§ **Exercise objective**
Transcribe the stretch of entries below from the line with "side] = post_cap(x)" through the line with "frame = import_model()", exactly and with both ends included; leave out all other lines.

— START —

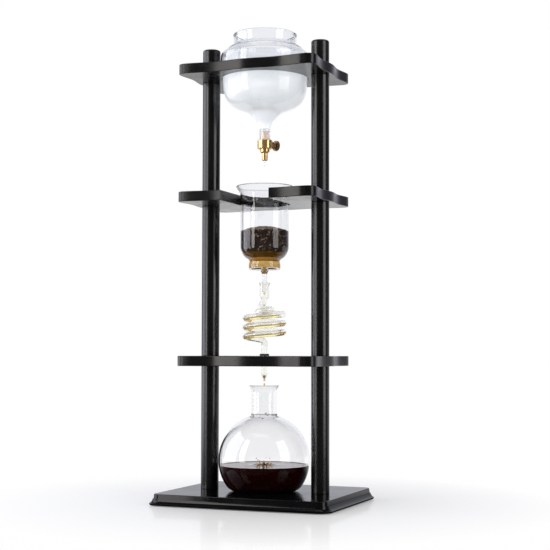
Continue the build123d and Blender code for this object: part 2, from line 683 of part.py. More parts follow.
def valve_knob():
    """The round knob with a fluted rim and a shallow dish in its face."""
    knob = bar(KNOB_R, KNOB_START, KNOB_END)
    knob = chamfer(knob.edges().filter_by(GeomType.CIRCLE), 0.5)
    for i in range(KNOB_FLUTES):
        angle = 360 * i / KNOB_FLUTES
        knob -= Rot(angle, 0, 0) * Pos(0, 0, KNOB_R + 0.35) * bar(0.65, KNOB_START - 1, KNOB_END + 1)
    knob -= bar(SPINDLE_R - 0.1 + RUNNING_GAP, 0, SPINDLE_END + RUNNING_GAP)
    knob -= bar(SCREW_R + RUNNING_GAP, 0, KNOB_END + 1)
    return along_spindle(knob)


def knob_screw():
    """The small slotted screw that holds the knob on the spindle."""
    screw = bar(SCREW_HEAD_R, KNOB_END + FIT_GAP, KNOB_END + SCREW_HEAD_H)
    screw = screw + bar(SCREW_R, KNOB_END - SCREW_DEPTH, KNOB_END + 0.5)
    slot_depth = 0.4
    slot = Pos(KNOB_END + SCREW_HEAD_H, 0, 0) * Box(2 * slot_depth, 2 * SCREW_HEAD_R, 0.6)
    return along_spindle(screw - slot)


def build_parts():
    """Every separate piece, by node name."""
    shelf_bottoms = [top - SHELF_THICKNESS for top in (LOWER_SHELF_TOP, MIDDLE_SHELF_TOP, TOP_SHELF_TOP)]
    parts = {
        "base_board": base_board(),
        "base_feet": base_feet(),
        "base_bolts": base_bolts(),
        "shelf_studs": shelf_studs(),
        "lower_shelf": shelf(LOWER_SHELF_TOP, Circle(GROMMET_HOLE_R)),
        "middle_shelf": shelf(MIDDLE_SHELF_TOP, slot_cutter()),
        "top_shelf": shelf(TOP_SHELF_TOP, Circle(VESSEL_HOLE_R)),
        "shelf_grommet": shelf_grommet(),
        "water_vessel": water_vessel(),
        "valve_sleeve": valve_sleeve(),
        "valve_body": valve_body(),
        "valve_nozzle": valve_nozzle(),
        "packing_ring": packing_ring(),
        "packing_nut": packing_nut(),
        "needle_spindle": needle_spindle(),
        "valve_knob": valve_knob(),
        "knob_screw": knob_screw(),
        "coffee_chamber": coffee_chamber(),
        "filter_disc": filter_disc(),
        "filter_gasket": filter_gasket(),
        "spiral_tube": spiral_tube(),
        "receiving_flask": receiving_flask(),
    }
    for side, x in (("left", -POST_X), ("right", POST_X)):
        parts["lower_post_" + side] = post(x, BASE_TOP, shelf_bottoms[0])
        parts["middle_post_" + side] = post(x, LOWER_SHELF_TOP, shelf_bottoms[1])
        parts["upper_post_" + side] = post(x, MIDDLE_SHELF_TOP, shelf_bottoms[2])
        parts["post_cap_" + side] = post_cap(x)
    return parts


os.makedirs("parts", exist_ok=True)
for name, solid in build_parts().items():
    export_step(solid, os.path.join("parts", name + ".step"))
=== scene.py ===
import json
import math
import random

import bmesh
import bpy
from mathutils import Matrix, Vector, noise
from mathutils.bvhtree import BVHTree

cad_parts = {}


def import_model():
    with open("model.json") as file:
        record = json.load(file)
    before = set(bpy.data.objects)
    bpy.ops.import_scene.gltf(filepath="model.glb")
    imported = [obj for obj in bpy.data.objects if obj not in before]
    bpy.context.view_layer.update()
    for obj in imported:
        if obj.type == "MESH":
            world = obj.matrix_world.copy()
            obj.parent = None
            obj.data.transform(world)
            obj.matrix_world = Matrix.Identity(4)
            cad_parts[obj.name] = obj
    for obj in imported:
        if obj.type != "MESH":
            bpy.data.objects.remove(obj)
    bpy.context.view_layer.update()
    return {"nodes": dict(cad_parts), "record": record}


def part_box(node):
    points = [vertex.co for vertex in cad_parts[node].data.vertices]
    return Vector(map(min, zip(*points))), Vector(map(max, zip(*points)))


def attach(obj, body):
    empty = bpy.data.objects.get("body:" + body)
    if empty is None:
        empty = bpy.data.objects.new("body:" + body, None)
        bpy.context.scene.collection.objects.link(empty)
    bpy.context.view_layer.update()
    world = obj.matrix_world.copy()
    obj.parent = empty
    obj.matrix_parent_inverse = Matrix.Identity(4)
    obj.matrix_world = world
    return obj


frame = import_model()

# ---- camera, in the row frame: metres and radians ----
CAMERA_PLACE = Vector((0.59988, -1.46332, 0.18142))
CAMERA_YAW = 0.38096
CAMERA_PITCH = 0.05965
CAMERA_ROLL = 0.0020
CAMERA_LENS = 84.71

# ---- contents, metres ----
OVERLAP = 0.00012
SEAM = 0.0001
WATER_FLOOR = 0.4562
WATER_LEVEL = 0.5215
WATER_DIP = 0.0009
RING_FLOOR = 0.2846
RING_TOP = 0.2920
BREW_LEVEL = 0.3040
GROUNDS_EDGE = 0.3298
GROUNDS_CROWN = 0.0055
OUTLET_BREW_Z = 0.2773
OUTLET_BREW_R = 0.0021
OUTLET_DROP_Z = 0.2515
COFFEE_FLOOR = 0.01585
COFFEE_LEVEL = 0.0446
SHOULDER_BEADS = 18
SHOULDER_ZONE = (0.1000, 0.1052)
SPLASH_ARMS = 9
SPLASH_BEADS = 7
SPLASH_RADIUS = 0.0066
SPLASH_SPREAD = 0.0046
BORE_R = 0.0027
COIL_R = 0.0231
COIL_PITCH = 0.011
COIL_FRONT_Z = 0.2246
MENISCUS = 0.0011

# ring wave, dent and short column where a drop lands: radius, and height above the coffee
RIPPLES = [
    (0.0118, 0.0002),
    (0.0095, 0.0007),
    (0.0072, -0.0006),
    (0.0045, -0.0009),
    (0.0026, 0.0),
    (0.0015, 0.0012),
    (0.0010, 0.0022),
    (0.0012, 0.0031),
    (0.0, 0.0040),
]

# ice cubes: middle, half sizes, turns about Z and X in radians
ICE_CUBES = [
    ((-0.020, -0.016, 0.5235), (0.0125, 0.0115, 0.0105), (0.4, 0.25)),
    ((0.018, -0.020, 0.5225), (0.0120, 0.0125, 0.0100), (1.1, -0.3)),
    ((0.024, 0.012, 0.5245), (0.0115, 0.0120, 0.0110), (2.0, 0.4)),
    ((-0.006, 0.023, 0.5230), (0.0125, 0.0110, 0.0105), (0.9, 0.2)),
    ((-0.028, 0.010, 0.5220), (0.0100, 0.0110, 0.0100), (2.6, -0.2)),
    ((0.000, 0.000, 0.5065), (0.0125, 0.0120, 0.0115), (0.2, 0.6)),
]

# ---- studio ----
WHITE = (1.0, 1.0, 1.0)
# tone from straight behind the camera (0) to straight behind the object (1)
STUDIO_TONES = [
    (0.0, (0.020, 0.020, 0.024)),
    (0.52, (0.036, 0.037, 0.046)),
    (0.72, (0.13, 0.135, 0.165)),
    (0.86, (0.42, 0.43, 0.50)),
    (0.96, (0.90, 0.92, 1.0)),
]
# how far rays refracted by the glass are lifted toward white
REFRACTED_LIFT = 0.70
DIFFUSE_SKY = (0.80, 0.80, 0.81)
FLOOR_RINGS = (0.3, 0.8, 2.0, 5.0, 14.0)
FLOOR_SIDES = 64
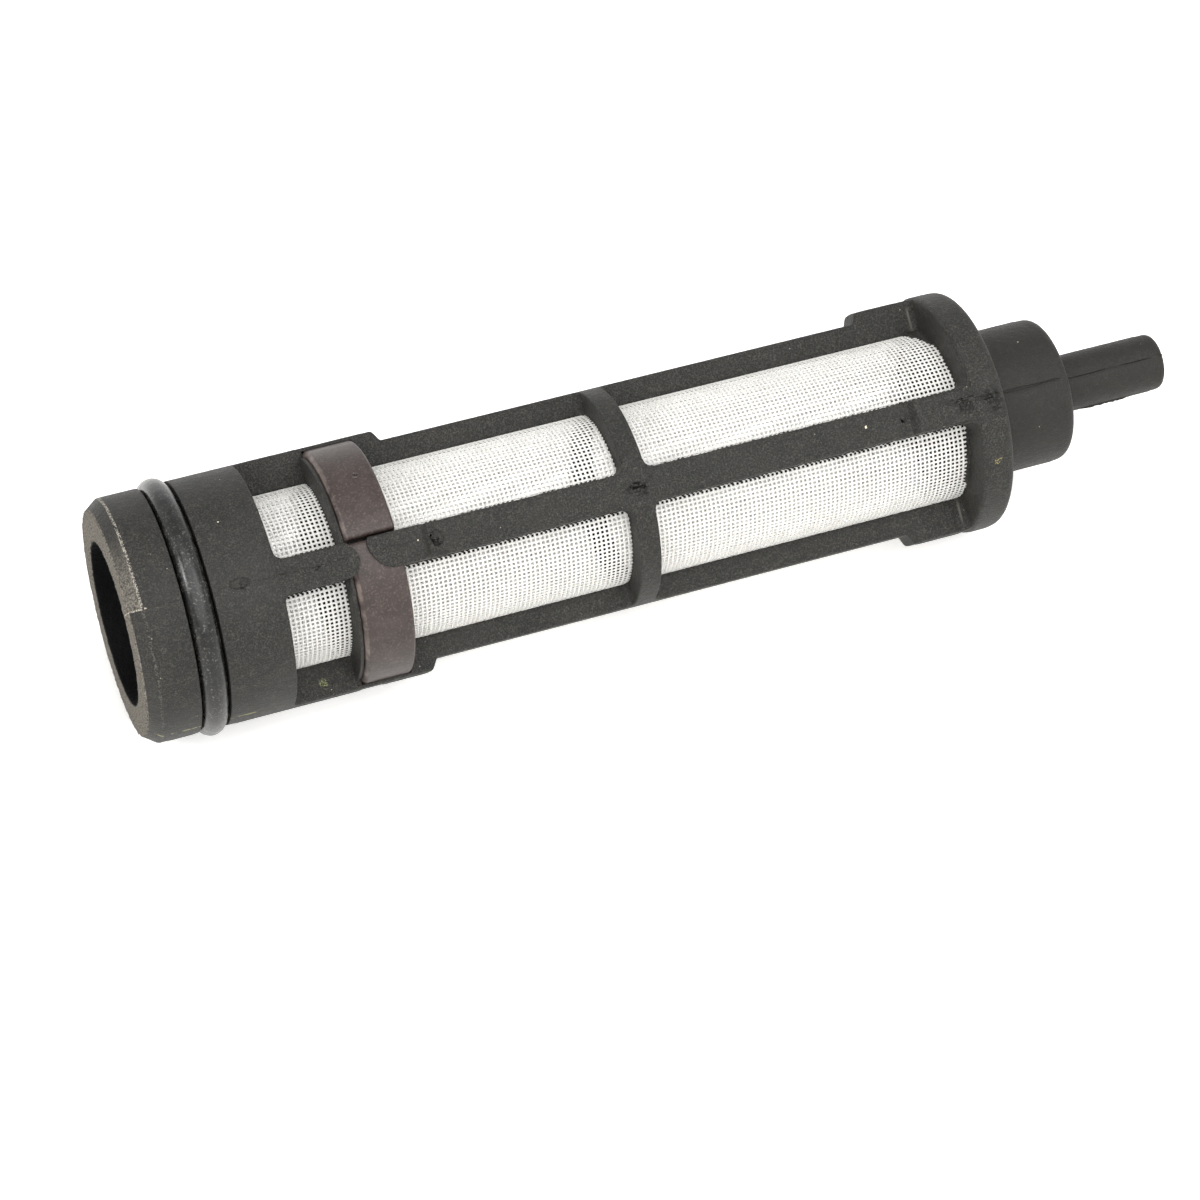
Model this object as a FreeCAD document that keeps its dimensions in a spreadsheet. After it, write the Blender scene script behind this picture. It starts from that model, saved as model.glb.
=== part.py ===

— END —

§ **Expected answer**
        parts["post_cap_" + side] = post_cap(x)
    return parts


os.makedirs("parts", exist_ok=True)
for name, solid in build_parts().items():
    export_step(solid, os.path.join("parts", name + ".step"))
=== scene.py ===
import json
import math
import random

import bmesh
import bpy
from mathutils import Matrix, Vector, noise
from mathutils.bvhtree import BVHTree

cad_parts = {}


def import_model():
    with open("model.json") as file:
        record = json.load(file)
    before = set(bpy.data.objects)
    bpy.ops.import_scene.gltf(filepath="model.glb")
    imported = [obj for obj in bpy.data.objects if obj not in before]
    bpy.context.view_layer.update()
    for obj in imported:
        if obj.type == "MESH":
            world = obj.matrix_world.copy()
            obj.parent = None
            obj.data.transform(world)
            obj.matrix_world = Matrix.Identity(4)
            cad_parts[obj.name] = obj
    for obj in imported:
        if obj.type != "MESH":
            bpy.data.objects.remove(obj)
    bpy.context.view_layer.update()
    return {"nodes": dict(cad_parts), "record": record}


def part_box(node):
    points = [vertex.co for vertex in cad_parts[node].data.vertices]
    return Vector(map(min, zip(*points))), Vector(map(max, zip(*points)))


def attach(obj, body):
    empty = bpy.data.objects.get("body:" + body)
    if empty is None:
        empty = bpy.data.objects.new("body:" + body, None)
        bpy.context.scene.collection.objects.link(empty)
    bpy.context.view_layer.update()
    world = obj.matrix_world.copy()
    obj.parent = empty
    obj.matrix_parent_inverse = Matrix.Identity(4)
    obj.matrix_world = world
    return obj


frame = import_model()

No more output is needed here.